In 2008, the entire album was reworked by several of Max Tundra's musician friends as Best Friends, which was released as a companion to Tundra's third album Parallax Error Beheads You. The record was re-released in 2022.

==Production==
Jacobs recorded Some Best Friend You Turned Out to Be in an upstairs flat on Streatham Hill, London, where he was living at the time. The album's experimental sound was conceived as a reaction to "all the insipid, samey rubbish that was flooding the shelves at the time of writing", noting that he has "always been far more inspired by stuff I can't stand than music I love." He set out to make an album which invented eleven new types of music. The tracks on the album are all instrumental in nature, with Jacobs playing a wide range of instruments both traditional and electronic, which are then manipulated in unorthodox ways and sequenced using Jacobs' Amiga 500.

==Songs==
The opening track "Cakes" was chosen as the album's lead single, and was stylistically an attempt at recreating the Mercury Rev album See You on the Other Side, though the song's chords were inspired by "Make Your Stash" by Daddy Cool, and makes prominent use of glitch to imitate a CD skipping. The track also features a trumpet that Jacobs bought for £15 off Loot magazine. "Lamplite on a One Horse Shoe" was created entirely on a rented Nord Lead 2 synthesizer, which Jacobs was inspired to use after reading Autechre used one to record their Cichlisuite EP. The title of "Ah, There's Deek – Let's Ask Him" was inspired by the author Irvine Welsh, "Deek" being the Scottish translation for "Derek". The track's instrumentation consists of a den-den daiko, a guitar pitched down to sound like a bass, and multi-tracked recorders.

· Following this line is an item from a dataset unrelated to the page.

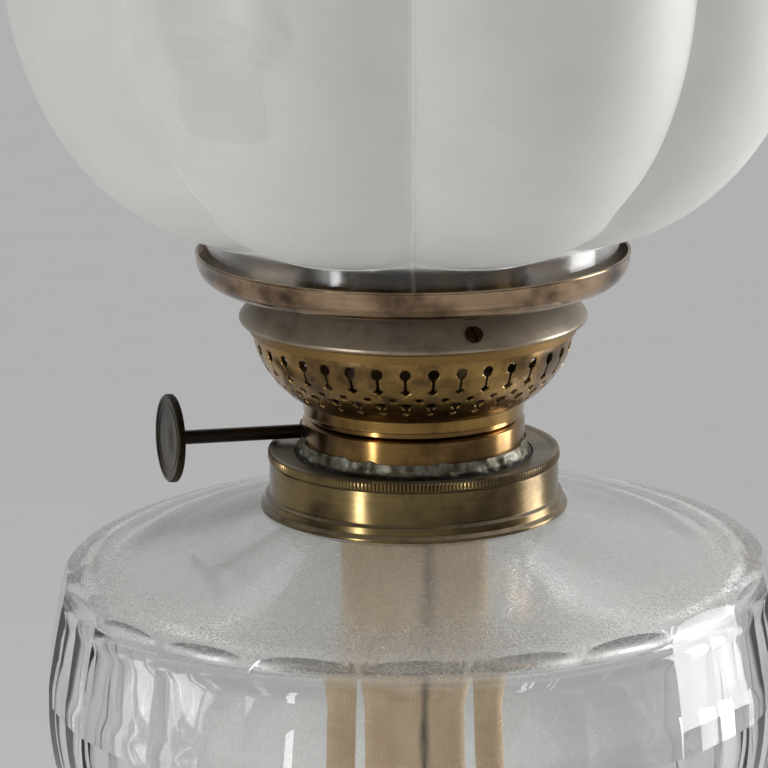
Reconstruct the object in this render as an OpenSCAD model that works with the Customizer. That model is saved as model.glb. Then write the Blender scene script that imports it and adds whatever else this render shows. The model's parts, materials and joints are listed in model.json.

"Lausanne" is built around a loop of cellphone interference, and features a steel drum Jacobs rented from Beat About The Bush, a film and television prop hire company. The track's title is derived from a word Jacobs found on the screen of a shortwave radio. "Tuli, A Plain Ride From Canvas" pays tribute to Tuli Kupferberg from The Fugs, and was recorded on an old cassette tape Jacobs had found in the street. It was edited from an hour's worth of improvised piano. The title of "Bill Sholem Quintette" is a homage to the Raymond Scott Quintet, and was named after an eccentric teacher at Jacobs' old synagogue. The track was created by Jacobs cycling through five demo songs on a toy keyboard, which is briefly interrupted by a field recording of a street sweeper, before going "all-out Fred Frith" with a Rhodes piano.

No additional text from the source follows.